There is nothing “fun or funny” about being lost,  Whether a person has been separated from their family at a public event, or a person is in a very scary part of town at night and has no idea what direction to take to get out, or a traveler discovers they are in an international location overseas and realize that the direction back to the hotel is not as simple as they had remembered it to be. Whether that feeling is for a moment or for a large part of a day, it is unsettling and creates great anxiety.

Those who have been trapped in buildings in the aftermath of a natural disaster, or a power failure, or some other unforeseen event where “that place” where they are suddenly becomes the living space until someone can rescue the “victim” … those that have endured that kind of fearful isolation are eager to tell what they felt during the anxiety of that unplanned “stay”.

We are prone to feel that we are somewhat invincible.  Accidents, tragedies, natural disasters…  they affect other people and not us.  But the reality is very painful when we discover that “bad things do happen to good people”.  Without warning, our world can be turned upside down in a moment in time.  Although we may be rescued in a short time, the damage that may have resulted from the cause of the intrusive occurrence may take a person years to ever get back to normal.

The worst kind of lostness is spiritual.  Living in that state robs life of the abundant fulness God intended for us.  To die lost and separated from a relationship with God leads to an eternity that is terrible and unescapable.  How very horrible it would be to awaken in the darkness and agony of hell only to realize there is no escape or rescue forever.
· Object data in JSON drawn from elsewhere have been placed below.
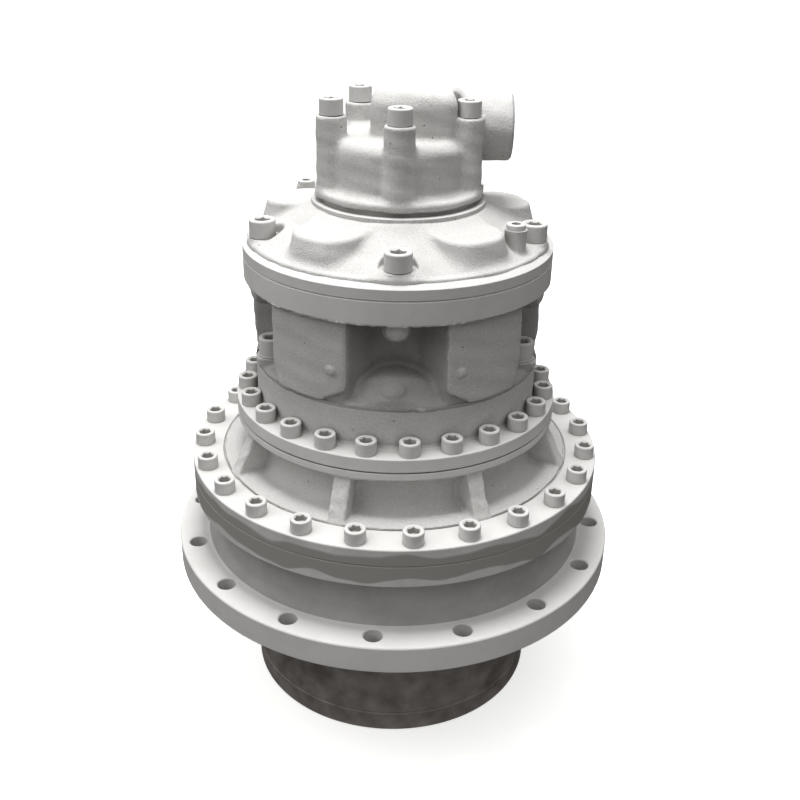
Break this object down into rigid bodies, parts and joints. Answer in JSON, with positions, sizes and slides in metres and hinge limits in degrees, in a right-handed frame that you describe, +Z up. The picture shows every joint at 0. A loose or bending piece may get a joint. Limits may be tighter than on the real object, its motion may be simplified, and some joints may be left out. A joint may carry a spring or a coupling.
{
  "type": "gear motor",
  "caption": "Vertical flange-mounted hydraulic gear motor: radial piston motor with oil distributor on a two-stage planetary gearbox with splined hollow output shaft",
  "frame": {"origin": "centre of the underside of the end ring, on the plane that the unit stands on", "axes": "+Z up along the shaft axis towards the oil distributor; the picture looks along +Y; the upper oil port faces +X"},
  "size_m": [0.5629, 0.563, 0.765],
  "materials": {
    "primer": "matt light warm-grey primer over cast and machined iron",
    "dark_primer": "matt light warm-grey primer on the mounting flange, bare oiled iron on the spigot",
    "steel": "machined and ground",
    "bearing_steel": "hardened and ground bright",
    "bronze": "machined bearing bronze",
    "seal_rubber": "moulded black nitrile rubber"
  },
  "bodies": {
    "casing": {"output_housing": "dark_primer", "end_ring": "dark_primer", "end_ring_screws": "steel", "output_seal": "seal_rubber", "main_bearing_outer_races": "bearing_steel", "output_ring_gear": "steel", "gear_case": "primer", "case_bolts": "primer", "input_ring_gear": "steel", "motor_adapter": "primer", "adapter_bolts": "primer", "motor_housing": "primer", "mount_bolts": "primer", "mount_washers": "primer", "motor_cover": "primer", "cover_bolts": "primer", "drain_plugs": "primer", "distributor_housing": "primer", "distributor_bolts": "primer", "swing_cylinders": "steel", "pistons": "bearing_steel", "crank_bearing_outer_races": "bearing_steel", "shaft_seal": "seal_rubber", "joint_seals": "seal_rubber", "oil_plugs": "steel"},
    "output": {"output_shaft": "steel", "output_pins": "bearing_steel", "output_bushes": "bronze", "output_thrust_washers": "bronze", "main_bearing_inner_races": "bearing_steel", "bearing_spacer": "steel", "lock_nut": "steel"},
    "output_planet_1": {"output_planet_1": "steel"},
    "output_planet_2": {"output_planet_2": "steel"},
    "output_planet_3": {"output_planet_3": "steel"},
    "output_planet_4": {"output_planet_4": "steel"},
    "main_rollers": {"main_bearing_rollers": "bearing_steel"},
    "carrier": {"input_carrier": "steel", "input_pins": "bearing_steel", "input_bushes": "bronze", "input_thrust_washer": "bronze", "output_sun": "steel"},
    "input_planet_1": {"input_planet_1": "steel"},
    "input_planet_2": {"input_planet_2": "steel"},
    "input_planet_3": {"input_planet_3": "steel"},
    "crank": {"crankshaft": "steel", "eccentric_bush": "bronze", "crank_bearing_inner_races": "bearing_steel", "rotary_valve": "bearing_steel", "valve_drive": "steel", "coupling_sleeve": "steel", "input_sun": "steel"},
    "crank_rollers": {"crank_bearing_rollers": "bearing_steel"}
  },
  "joints": [
    {"name": "output_turn", "type": "hinge", "parent": "casing", "child": "output", "pos_m": [0, 0, 0.1], "axis": [0, 0, 1], "continuous": true},
    {"name": "output_planet_1_turn", "type": "hinge", "parent": "output", "child": "output_planet_1", "pos_m": [0, -0.12, 0.253], "axis": [0, 0, 1], "continuous": true},
    {"name": "output_planet_2_turn", "type": "hinge", "parent": "output", "child": "output_planet_2", "pos_m": [0.12, 0, 0.253], "axis": [0, 0, 1], "continuous": true},
    {"name": "output_planet_3_turn", "type": "hinge", "parent": "output", "child": "output_planet_3", "pos_m": [0, 0.12, 0.253], "axis": [0, 0, 1], "continuous": true},
    {"name": "output_planet_4_turn", "type": "hinge", "parent": "output", "child": "output_planet_4", "pos_m": [-0.12, 0, 0.253], "axis": [0, 0, 1], "continuous": true},
    {"name": "main_rollers_turn", "type": "hinge", "parent": "casing", "child": "main_rollers", "pos_m": [0, 0, 0.105], "axis": [0, 0, 1], "continuous": true},
    {"name": "carrier_turn", "type": "hinge", "parent": "casing", "child": "carrier", "pos_m": [0, 0, 0.31], "axis": [0, 0, 1], "continuous": true},
    {"name": "input_planet_1_turn", "type": "hinge", "parent": "carrier", "child": "input_planet_1", "pos_m": [0, -0.09, 0.344], "axis": [0, 0, 1], "continuous": true},
    {"name": "input_planet_2_turn", "type": "hinge", "parent": "carrier", "child": "input_planet_2", "pos_m": [0.07794, 0.045, 0.344], "axis": [0, 0, 1], "continuous": true},
    {"name": "input_planet_3_turn", "type": "hinge", "parent": "carrier", "child": "input_planet_3", "pos_m": [-0.07794, 0.045, 0.344], "axis": [0, 0, 1], "continuous": true},
    {"name": "crank_turn", "type": "hinge", "parent": "casing", "child": "crank", "pos_m": [0, 0, 0.5], "axis": [0, 0, 1], "continuous": true},
    {"name": "crank_rollers_turn", "type": "hinge", "parent": "casing", "child": "crank_rollers", "pos_m": [0, 0, 0.53], "axis": [0, 0, 1], "continuous": true}
  ],
  "couplings": [
    {"joint": "output_planet_1_turn", "follows": "output_turn", "ratio": -3},
    {"joint": "output_planet_2_turn", "follows": "output_turn", "ratio": -3},
    {"joint": "output_planet_3_turn", "follows": "output_turn", "ratio": -3},
    {"joint": "output_planet_4_turn", "follows": "output_turn", "ratio": -3},
    {"joint": "main_rollers_turn", "follows": "output_turn", "ratio": 0.46071},
    {"joint": "carrier_turn", "follows": "output_turn", "ratio": 4},
    {"joint": "input_planet_1_turn", "follows": "output_turn", "ratio": -11.2},
    {"joint": "input_planet_2_turn", "follows": "output_turn", "ratio": -11.2},
    {"joint": "input_planet_3_turn", "follows": "output_turn", "ratio": -11.2},
    {"joint": "crank_turn", "follows": "output_turn", "ratio": 18},
    {"joint": "crank_rollers_turn", "follows": "output_turn", "ratio": 8.0426}
  ]
}
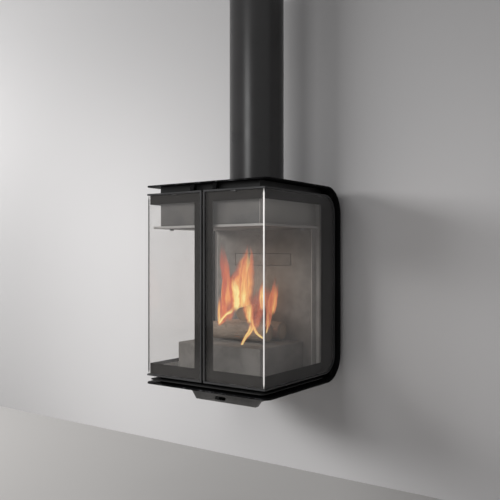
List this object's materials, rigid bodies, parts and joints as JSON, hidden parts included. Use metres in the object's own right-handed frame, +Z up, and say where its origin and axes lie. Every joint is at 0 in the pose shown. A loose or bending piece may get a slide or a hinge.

The One who could have saved that soul was rejected.  How great is that tragedy, indeed!

When the now infamous American Airlines Flight 77 barreled into the Pentagon on the morning of September 11, 2001, 38-year-old Isaac Hoopii was nearby, but outside the building. Immediately, he began helping hurting people outside of the burning structure.  But, Hoopii wanted to do more.  Although he lacked protective gear, Hoopii ran into the Pentagon.

“Stop!” someone yelled at him.

“We gotta’ get people out!” he shouted back.  He knew people inside were in trouble, and he could not just sit by and be a spectator.

Nearly suffocating on the smoke, Hoopii could hear the building cracking.  He called out, “Is anybody in here?”  From out of the darkness, he heard the cries: “Help me!  Help me! I’m over here.”

Wayne Sinclair and five co-workers were crawling through the rubble and had lost all sense of direction.  Then they heard Hoopii’s voice.  When they cried out, Hoopii responded.  “Head toward my voice.”  Sinclair and those with him did that. Soon they made their way safely out of the crumbling building.  By the time it was all over, Hoopii had saved dozens of lives.

Jesus rescues His own in very much the same way.  When we are stumbling around in the darkness of sin and doubt, we frantically cry out, “Jesus, help me!”  Jesus hears us and calls to us, “Come to my voice”.

When we choose to respond to Jesus’ voice, we find purpose, direction, peace, and safety, regardless of how lost we have been.  (Copied).